Oh, no, wait, no, I'm pulling up the tweet.

Yeah.

It's like one of those internet parables.

People be saying things so definitively, like, man, I think it depends.

And that's it.

Yeah.

Yeah.

Anyone can say like, I'm a feminist and then talk about how much they love their wife.

But you have to actually look at the words that they're saying and evaluate, like, is this substantive?

Is this meaningful?

Is this actually aligned with feminist thought?

Are you specifically referencing the 2015 open letter that Justin Balgioni wrote to his wife where he thanks her for giving him a child and then encourages other men to like love their wives more?

Yes.

Not the deep cut.

I mean, it's just what I have to say about that letter: not only is it not unusual for men to feel this way about their their wives after they are pregnant and give birth to their children, but it's also not like an inherently feminist position to hold.

You could actually argue that like glorifying pregnancy and giving birth to children is like not in line with feminist thought.

Feminism is also like extremely complicated and people within feminism have really differing views on like what is feminist and what is not.

So it's really easy to just be like, I'm a a feminist and therefore everything that I say is feminist.

People don't even agree on what being feminist necessarily means.

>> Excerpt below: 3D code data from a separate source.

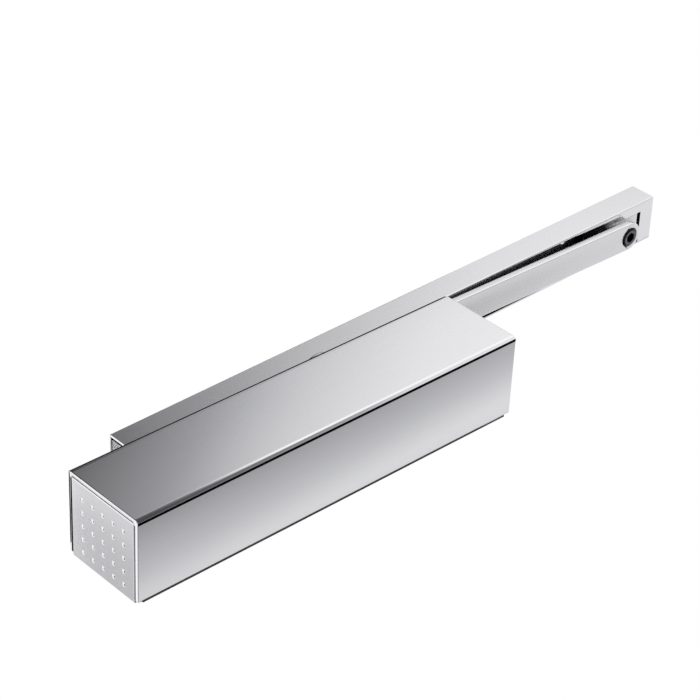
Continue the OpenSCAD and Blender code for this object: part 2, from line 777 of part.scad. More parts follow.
// This cap has a tapering tongue under the front lip, beside the slider's foot
module channel_cap_right() color("gainsboro") in_channel() {
    x_in = channel_right - channel_cap_l;
    wall_y = -inside_d / 2;
    channel_cap(x_in, channel_right);
    translate([0, 0, channel_z]) linear_extrude(height = lip_in) polygon([
        [x_in + 1, wall_y], [x_in + 1, -foot_w / 2 - slide_gap],
        [x_in - tongue_root, -foot_w / 2 - slide_gap], [x_in - tongue_mid, wall_y + tongue_mid_w],
        [x_in - tongue_l, wall_y + tongue_tip_w], [x_in - tongue_l, wall_y]]);
}

mounting_plate();
housing();
spring_end_plug();
damping_end_plug();
plug_seals();
upper_bush();
lower_bush();
spindle_seal();
bush_cap();
lower_bore_plug();
body_screws();
cover_clips();
main_spring();
light_spring();
spring_seat();
adjusting_screw();
spindle();
cam();
spring_piston();
spring_roller();
spring_roller_pin();
damping_piston();
damping_roller();
damping_roller_pin();
check_valve();
closing_valve();
latching_valve();
backcheck_valve();
delay_valve();
valve_seals();
cover_shell();
end_cap_left();
end_cap_right();
arm();
hub_screw();
pivot_screw();
pivot_bush();
slider_block();
slide_channel();
channel_cap_left();
channel_cap_right();
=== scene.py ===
import bmesh
import bpy
import numpy as np
from mathutils import Matrix, Vector


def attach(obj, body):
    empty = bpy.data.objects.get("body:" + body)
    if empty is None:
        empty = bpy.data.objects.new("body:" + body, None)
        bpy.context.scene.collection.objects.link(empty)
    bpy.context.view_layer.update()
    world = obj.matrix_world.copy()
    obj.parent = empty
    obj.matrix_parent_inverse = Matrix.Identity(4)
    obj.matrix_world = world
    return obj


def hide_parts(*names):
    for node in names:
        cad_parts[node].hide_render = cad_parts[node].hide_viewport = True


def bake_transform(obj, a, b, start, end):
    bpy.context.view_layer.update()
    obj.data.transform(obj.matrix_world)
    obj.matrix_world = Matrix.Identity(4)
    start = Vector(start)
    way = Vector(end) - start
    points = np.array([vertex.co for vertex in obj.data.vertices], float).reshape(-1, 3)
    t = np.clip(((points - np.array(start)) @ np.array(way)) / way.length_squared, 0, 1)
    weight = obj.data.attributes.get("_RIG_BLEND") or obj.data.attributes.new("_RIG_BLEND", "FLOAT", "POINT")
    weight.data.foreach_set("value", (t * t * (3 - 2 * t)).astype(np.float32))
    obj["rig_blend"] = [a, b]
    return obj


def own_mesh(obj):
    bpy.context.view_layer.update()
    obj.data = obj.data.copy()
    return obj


# A slim overhead door closer with a slide channel, seen from below and in front, as in its picture.
# X runs along the door's width, -Y points away from the door, +Z is up; lengths in metres.
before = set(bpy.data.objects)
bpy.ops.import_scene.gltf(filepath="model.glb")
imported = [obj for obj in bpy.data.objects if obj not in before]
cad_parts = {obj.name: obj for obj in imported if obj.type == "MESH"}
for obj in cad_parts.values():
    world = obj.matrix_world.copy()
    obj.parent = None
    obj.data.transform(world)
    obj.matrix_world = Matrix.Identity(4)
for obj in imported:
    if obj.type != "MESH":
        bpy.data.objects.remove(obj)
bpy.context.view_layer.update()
mm = 0.001

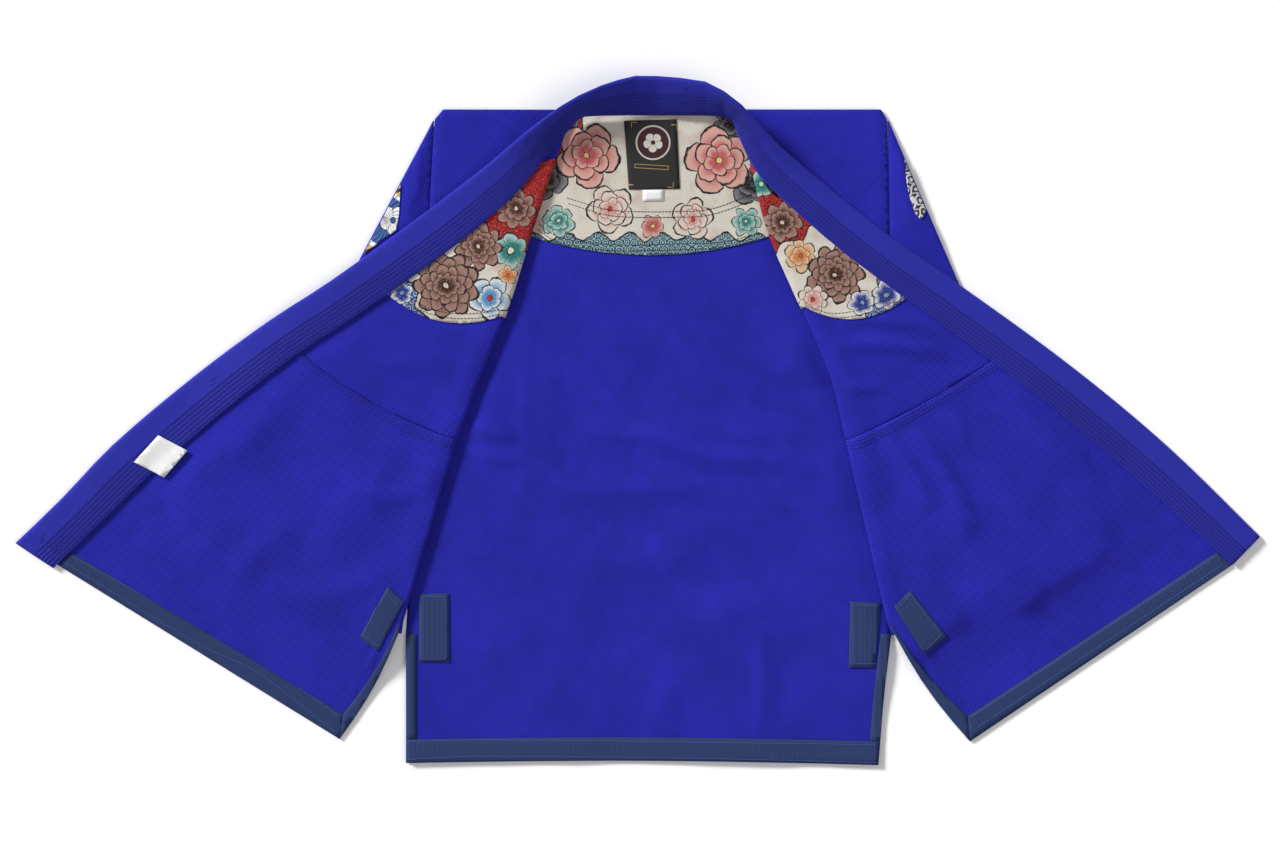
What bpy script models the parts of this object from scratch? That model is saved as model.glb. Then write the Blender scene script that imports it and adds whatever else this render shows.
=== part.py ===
"""Jiu-jitsu gi jacket, adult size 2, laid on its back with both fronts turned out.

Metres, +Z up. The jacket lies in the XY plane: +Y runs from the hem to the collar, +X to the
viewer's right, and Z = 0 is the surface it lies on. Sizes below are in millimetres.
"""

import math
from collections import namedtuple

import bmesh
import bpy
import numpy as np
from mathutils import Vector
from mathutils.bvhtree import BVHTree

MM = 0.001

# Walls
CLOTH = 1.8
LINING = 1.0
TAPE = 0.9
LABEL = 0.8
TAB = 0.6
BADGE = 0.9
BAND = 6.4
SEAM_GAP = 0.3
LAID_SLACK = 0.25

# Heights of the layers' middles above the surface
BACK_MID = CLOTH / 2
STRIP_EDGE_MID = 3.3
STRIP_MID = 4.3
FLAP_REST = 7.4

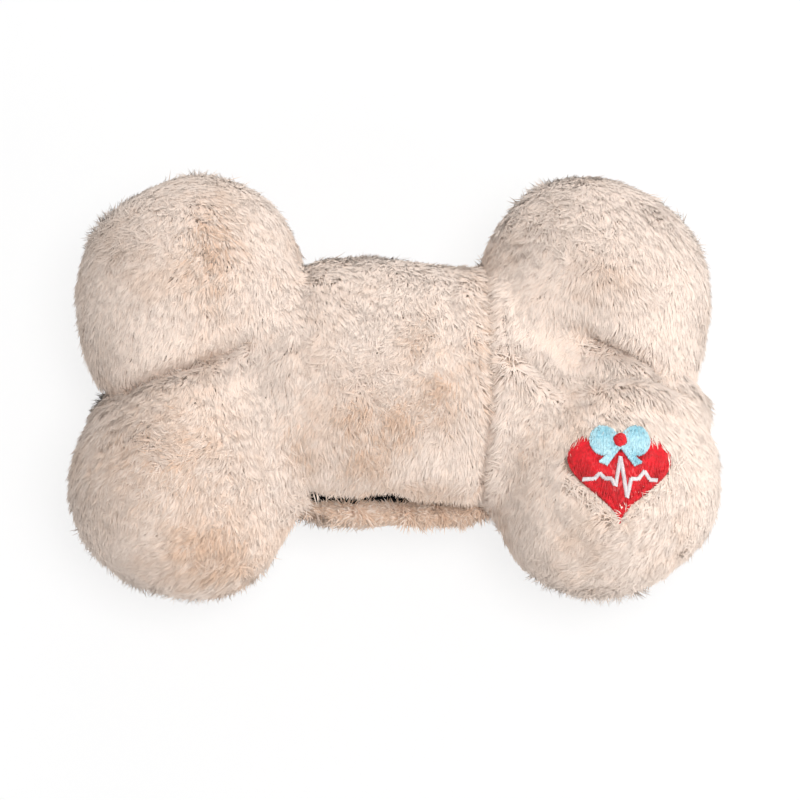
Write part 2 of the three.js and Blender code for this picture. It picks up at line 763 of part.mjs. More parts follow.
function contactDimple(side, y) {
  const start = bayHalf + contactWall / 2;
  const finish = cellLength / 2 + seatGap;
  const profile = [[0, finish], [dimpleTipRadius, finish], [dimpleBaseRadius, start], [0, start]]
    .map(([radius, along]) => new THREE.Vector2(radius, along * side));
  return turnedAlongX(side > 0 ? profile : profile.reverse(), 0, y, cellZ, 16);
}

const contactHalf = contactWidth / 2;
const insidePod = podForm(podWall + seatGap);
addPiece('bridge_contact', contactPlate(-1, frontCellY - contactHalf, rearCellY + contactHalf)
  .intersect(insidePod)
  .add(contactSpring(-1, frontCellY))
  .add(contactDimple(-1, rearCellY)), steel, pod);
addPiece('positive_contact', contactPlate(1, frontCellY - contactHalf, frontCellY + contactHalf)
  .intersect(insidePod)
  .add(contactDimple(1, frontCellY)), steel, pod);
addPiece('negative_contact', contactPlate(1, rearCellY - contactHalf, rearCellY + contactHalf)
  .intersect(insidePod)
  .add(contactSpring(1, rearCellY)), steel, pod);

// Circuit board with what stands on it
addPiece('circuit_board', block(
  -boardLength / 2, boardLength / 2, boardFrontY, boardBackY, boardZ, boardTopZ,
), board, pod);
const standZ = boardTopZ + seatGap;
addPiece('control_chip', block(
  chipX - chipLength / 2, chipX + chipLength / 2, boardY - chipDepth / 2, boardY + chipDepth / 2,
  standZ, standZ + chipHeight,
), blackPlastic, pod);
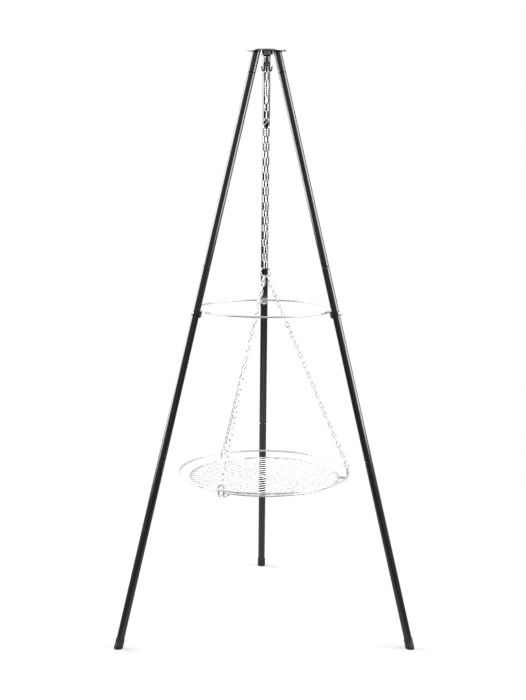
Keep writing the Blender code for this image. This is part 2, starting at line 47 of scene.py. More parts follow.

I think, I think among the most jarring texts that were revealed in a complaint sent by Justin Baldoni, and there were a number, up there was Justin Baldoni saying in preparation for Blake coming forward with her allegations, he planned to deploy the neurodivergent

angle where he was like, actually, I was just misreading cues and everything that I did to her was a result of my neurodivergence.

That was up there.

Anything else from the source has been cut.